A provocare questa pronuncia era stato il ricorso di un’ostetrica di Salerno contro la condanna in primo e in secondo grado per aver colposamente provocato la morte di un bimbo durante il travaglio. Tra le sue tesi difensive nel ricorso in Cassazione vi era pure il sospetto d’illegittimità costituzionale sull’attuale formulazione dell’articolo che punisce l’omicidio colposo: «In ragione delle più recenti evoluzioni culturali e giurisprudenziali in tema di status e tutela del prodotto del concepimento – così i giudici riassumono in sentenza la sua posizione, prendendo poi le distanze – l’articolo 589 del Codice penale viola i principi di tassatività, frammentarietà e sufficiente determinatezzadella fattispecie penale, perché non fornisce un’accezione univoca del concetto di’persona’, eventualmente escludendo o includendo anche il feto umano». Nel respingere questa visione, i giudici rilevanocome «tale disciplina» rispecchi «un quadro normativo giurisprudenziale italiano e internazionale di totale ampliamento della tutela della persona e della nozione di soggetto meritevole di tutela, che dal nascituro e dal concepito si è poi estesa fino all’embrione». Tra le pronunce che hanno disegnato questo quadro, osserva ancora la Cassazione, ve n’è una pronunciata dalla Grande Camera – la composizione più autorevole – della Corte europea per i diritti dell’uomo (Cedu): quella del 27 agosto 2015, che, dando torto alla ricorrente, ha affermato l’inesistenza di contrasti tra la Convenzione europea per i diritti dell’uomo e la legge 40 italiana laddove quest’ultima vieta l’uso di embrioni umani per la ricerca scientifica. Ma se, da un lato, la giurisprudenza non ha dubbi sulla natura di persona rivestita dal feto che sta per nascere, dall’altro ancora non è chiara la sua soggettività nella fase precedente, a partire dal concepimento. La legge 40, all’articolo 1, dichiara di assicurare «i diritti di tutti i soggetti coinvolti, compreso il concepito», con ciò lasciando intendere l’esistenza in capo a quest’ultimo della dignità di persona. Lettura confermata dalla sentenza dell’altro giorno, per cui «il legislatore ha sostanzialmente riconosciuto anche al feto la qualità di uomo vero e proprio, giacchè la morte è l’opposto della vita».

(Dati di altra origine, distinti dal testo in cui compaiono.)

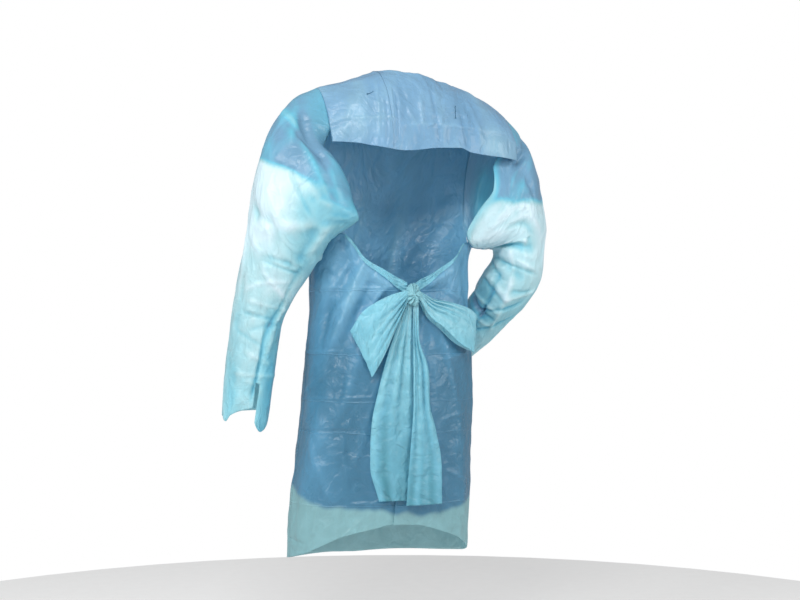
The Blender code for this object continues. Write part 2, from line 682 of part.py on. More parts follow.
TAIL_LEFT = (
    TailRow(-0.970, 158.0, 182.0, 0.0170),
    TailRow(-0.945, 155.0, 182.5, 0.0165),
    TailRow(-0.898, 150.0, 183.0, 0.0160),
    TailRow(-0.800, 148.5, 182.5, 0.0160),
    TailRow(-0.728, 152.0, 182.0, 0.0165),
    TailRow(-0.638, 159.5, 181.0, 0.0190),
    TailRow(-0.580, 167.5, 180.5, 0.0225),
    TailRow(-0.5442, 173.5, 180.2, 0.0245),
)
TAIL_RIGHT = (
    TailRow(-0.980, 179.5, 210.0, 0.0270),
    TailRow(-0.886, 179.5, 207.0, 0.0265),
    TailRow(-0.814, 179.5, 200.5, 0.0265),
    TailRow(-0.760, 179.5, 195.0, 0.0270),
    TailRow(-0.680, 179.0, 193.0, 0.0280),
    TailRow(-0.610, 179.5, 185.5, 0.0280),
    TailRow(-0.5447, 180.8, 187.5, 0.0265),
)
TAIL_COLUMNS = 9
TAIL_ROWS = 13
TAIL_PLEATS = 2.5
TAIL_PLEAT_START = 0.6
TAIL_PLEAT_DEPTH = 0.0035


def knot_centre():
    """Middle of the bow's knot."""
    return body_lifted(KNOT_PLACE[0], KNOT_PLACE[1], KNOT_LIFT)


def tie_grid(side, columns, rows):
    """Grid of a gathered tie, which lies on the top edge of its wing from the side to the knot."""
    start, end = TIE_LEFT if side > 0 else TIE_RIGHT
    share = np.linspace(0, 1, columns + 1)
    angle = start + (end - start) * share
    top = wing_top(side, angle)
    half_width = table_curve(TIE_WIDTHS, "half_width", share)
    across = np.linspace(-1, 1, rows + 1)[:, None]
    rise = top + half_width * (across - TIE_SEAT)
    angle = np.broadcast_to(angle, rise.shape)
    gather = TIE_GATHER * share * (1 - np.cos(across * np.pi * 2)) / 2
    over = TIE_OVER * smooth_step((share - TIE_OVER_START) / (1 - TIE_OVER_START))
    lift = wing_lift(side, angle, rise) + LAP + gather + over
    points = body_lifted(angle, rise, lift)
    return points if side > 0 else points[:, ::-1]


def loop_grid(side, columns, rows):
    """Grid of a bow loop: one strip that goes out from the knot, turns back on itself and returns."""
    table = LOOP_LEFT if side > 0 else LOOP_RIGHT
    round_share = np.linspace(0, 1, columns + 1)
    reach = np.sin(np.pi * round_share)
    over = -np.cos(np.pi * round_share)
    across = np.linspace(0, 1, rows + 1)[:, None]
    column = {name: table_curve(table, name, reach) for name in LoopRow._fields[1:]}
    angle = column["upper_angle"] + (column["lower_angle"] - column["upper_angle"]) * across
    rise = column["upper_rise"] + (column["lower_rise"] - column["upper_rise"]) * across
    lift = np.broadcast_to(column["lift"] + column["half_thick"] * over, angle.shape)
    points = body_lifted(angle, rise, lift)
    spread, thick = np.broadcast_arrays(ROOT_SPREAD * (1 - 2 * across), ROOT_THICK * over)
    root = knot_shape(np.stack([side * np.sqrt(1 - spread**2 - thick**2), thick, spread], axis=-1))
    root[..., 0] += side * ROOT_GAP
    hold = (1 - reach)[None, :, None] ** 3
    points = points + hold * (root - points[:, :1])
    return points if side > 0 else points[::-1]


def tail_grid(side, columns, rows):
    """Grid of a bow tail, pleated lengthwise, from its lower end up to the knot."""
    table = TAIL_LEFT if side > 0 else TAIL_RIGHT
    up = np.linspace(0, 1, rows + 1)[:, None]
    rise = table[0].rise + (table[-1].rise - table[0].rise) * up
    left, right = table_curve(table, "left", rise), table_curve(table, "right", rise)
    across = np.linspace(0, 1, columns + 1)
    angle = left + (right - left) * across
    pleat = TAIL_PLEAT_DEPTH * np.sin(2 * np.pi * TAIL_PLEATS * across + TAIL_PLEAT_START) * (1 - up**4)
    lift = table_curve(table, "lift", rise) + pleat
    return body_lifted(angle, np.broadcast_to(rise, angle.shape), lift)


def film(name, colour):
    """Thin translucent plastic film, here only as a plain colour for the solid."""
    material = bpy.data.materials.new(name)
    material.use_nodes = True
    shader = material.node_tree.nodes["Principled BSDF"]
    shader.inputs["Base Color"].default_value = (*colour, 1)
    shader.inputs["Roughness"].default_value = 0.35
    shader.inputs["Metallic"].default_value = 0.0
    return material


def cloth(name, points, colour, collection, wrap=False, cut=None):
    """A sheet of cloth: a flat grid moved to its worn points, less its cuts, its wall grown inwards."""
    rows, columns = points.shape[0] - 1, points.shape[1] - 1
    flat = bmesh.new()
    bmesh.ops.create_grid(flat, x_segments=columns, y_segments=rows, size=1)
    for vert in flat.verts:
        column = round((vert.co.x + 1) / 2 * columns)
        row = round((vert.co.y + 1) / 2 * rows)
        vert.co = points[row, column]
    if cut is not None:
        flat.faces.ensure_lookup_table()
        gone = [face for index, face in enumerate(flat.faces) if cut[index // columns, index % columns]]
        bmesh.ops.delete(flat, geom=gone, context="FACES")
    if wrap:
        bmesh.ops.remove_doubles(flat, verts=flat.verts, dist=1e-6)
    mesh = bpy.data.meshes.new(name)
    flat.to_mesh(mesh)
    flat.free()
    mesh.shade_smooth()
    mesh.materials.append(film(name, colour))
    sheet = bpy.data.objects.new(name, mesh)
    collection.objects.link(sheet)
    wall = sheet.modifiers.new("Wall", "SOLIDIFY")
    wall.thickness = WALL
    wall.offset = -1
    return sheet


def knot_shape(ball):
    """Shape of the knot over points of a unit ball: narrower at the top, with the folds drawn into it."""
    x, y, z = ball[..., 0], ball[..., 1], ball[..., 2]
    narrow = 1 - KNOT_NARROW * smooth_step((z + 0.2) / 1.2)
    folds = 1 + KNOT_FOLDS * np.sin(KNOT_FOLD_COUNT * (x + KNOT_FOLD_SLANT * z)) * (1 - z**2)
    shape = np.stack([x * narrow * folds, y * folds, z], axis=-1)
    return knot_centre() + shape * np.array(KNOT_RADII)


def knot(name, colour, collection):
    """The bow's knot, a soft gathered lump."""
    lump = bmesh.new()
    bmesh.ops.create_uvsphere(lump, u_segments=24, v_segments=14, radius=1)
    for vert in lump.verts:
        vert.co = knot_shape(np.array(vert.co))
    mesh = bpy.data.meshes.new(name)
    lump.to_mesh(mesh)
    lump.free()
    mesh.shade_smooth()
    mesh.materials.append(film(name, colour))
    collection.objects.link(bpy.data.objects.new(name, mesh))


def thumb_cut(turns, rows):
    """Faces of a sleeve's grid that the thumb slit leaves out."""
    middle = (turns[:-1] + turns[1:]) / 2
    in_slit = (middle > THUMB_SLIT[0]) & (middle < THUMB_SLIT[1])
    down = (np.arange(rows) + 0.5) / rows > THUMB_SLIT_START
    return down[:, None] & in_slit[None, :]


BODY_BLUE = (0.145, 0.395, 0.565)
SLEEVE_AQUA = (0.405, 0.680, 0.745)
TIE_AQUA = (0.275, 0.610, 0.730)


def main():
    """Builds every piece of the garment in one collection."""
    for old in list(bpy.data.objects):
        bpy.data.objects.remove(old, do_unlink=True)
    garment = bpy.data.collections.new("sleeved_apron")
    bpy.context.scene.collection.children.link(garment)
    cloth("body_front", front_grid(FRONT_ROWS, FRONT_COLUMNS), BODY_BLUE, garment)
    cloth("back_yoke", yoke_grid(YOKE_COLUMNS, YOKE_ROWS), BODY_BLUE, garment)
    for side, word in ((1, "left"), (-1, "right")):
        cloth(f"back_wing_{word}", wing_grid(side, WING_COLUMNS, WING_ROWS), BODY_BLUE, garment)
        sleeve = sleeve_grid(side, SLEEVE_TURNS, SLEEVE_ROWS)
        slit = thumb_cut(SLEEVE_TURNS, SLEEVE_ROWS)
        if side > 0:
            slit = slit[:, ::-1]
        cloth(f"sleeve_{word}", sleeve, SLEEVE_AQUA, garment, wrap=True, cut=slit)
        cloth(f"waist_tie_{word}", tie_grid(side, TIE_COLUMNS, TIE_ROWS), TIE_AQUA, garment)
        cloth(f"bow_loop_{word}", loop_grid(side, LOOP_COLUMNS, LOOP_ROWS), TIE_AQUA, garment)
        cloth(f"bow_tail_{word}", tail_grid(side, TAIL_COLUMNS, TAIL_ROWS), TIE_AQUA, garment)
    knot("bow_knot", TIE_AQUA, garment)


if __name__ == "__main__":
    main()
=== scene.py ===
"""Looks of a sleeved apron of thin plastic film: an over-the-head protective gown, worn, with its back
open across the shoulder blades and its ties in a bow behind the waist.

The garment's front faces -Y, its left side is +X and up is +Z. Lengths are in metres and angles in
degrees. Every sheet of film lies on the form of its solid in the frame, from the same tables, with finer
folds and creases added, and is given its wall by a Solidify modifier.
"""

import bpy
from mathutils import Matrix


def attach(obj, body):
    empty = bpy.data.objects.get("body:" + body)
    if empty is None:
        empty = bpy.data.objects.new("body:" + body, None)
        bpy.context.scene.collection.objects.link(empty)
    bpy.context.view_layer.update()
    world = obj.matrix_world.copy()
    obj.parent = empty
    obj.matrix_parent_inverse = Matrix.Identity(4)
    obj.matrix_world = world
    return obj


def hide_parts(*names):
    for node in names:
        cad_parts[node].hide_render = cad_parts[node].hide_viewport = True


bl_info = {
    "name": "Sleeved film apron",
    "version": (1, 0, 0),
    "blender": (4, 5, 0),
    "location": "3D View > Sidebar > Apron",
    "description": "Builds the worn film apron piece by piece, and a plain studio round it",
    "category": "Object",
}

from collections import namedtuple

import bmesh
import bpy
import numpy as np
from mathutils import Vector

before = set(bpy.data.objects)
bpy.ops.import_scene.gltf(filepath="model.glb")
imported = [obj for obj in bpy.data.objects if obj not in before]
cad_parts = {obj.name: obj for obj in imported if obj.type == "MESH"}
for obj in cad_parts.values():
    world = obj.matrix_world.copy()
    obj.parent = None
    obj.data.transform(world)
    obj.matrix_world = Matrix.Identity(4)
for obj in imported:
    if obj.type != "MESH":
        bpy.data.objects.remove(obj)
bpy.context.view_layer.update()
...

Eppure, a certe condizioni, la legge 194 sull’aborto consente la soppressione dell’embrione, cosa decisamente contrastante con la sua natura umana. Ancora, con la sentenza 229 del 2015 la Corte costituzionale ha sì ritenuto l’embrione «non certamente riducibile a mero materiale biologico», e dunque non sopprimibile arbitrariamente, ma senza spingersi a chiarire definitivamente la sua natura. Di conseguenza, ancora oggi, resta oggetto di discussione quale sia il suo grado di ‘soggettività’. Almeno fino al travaglio.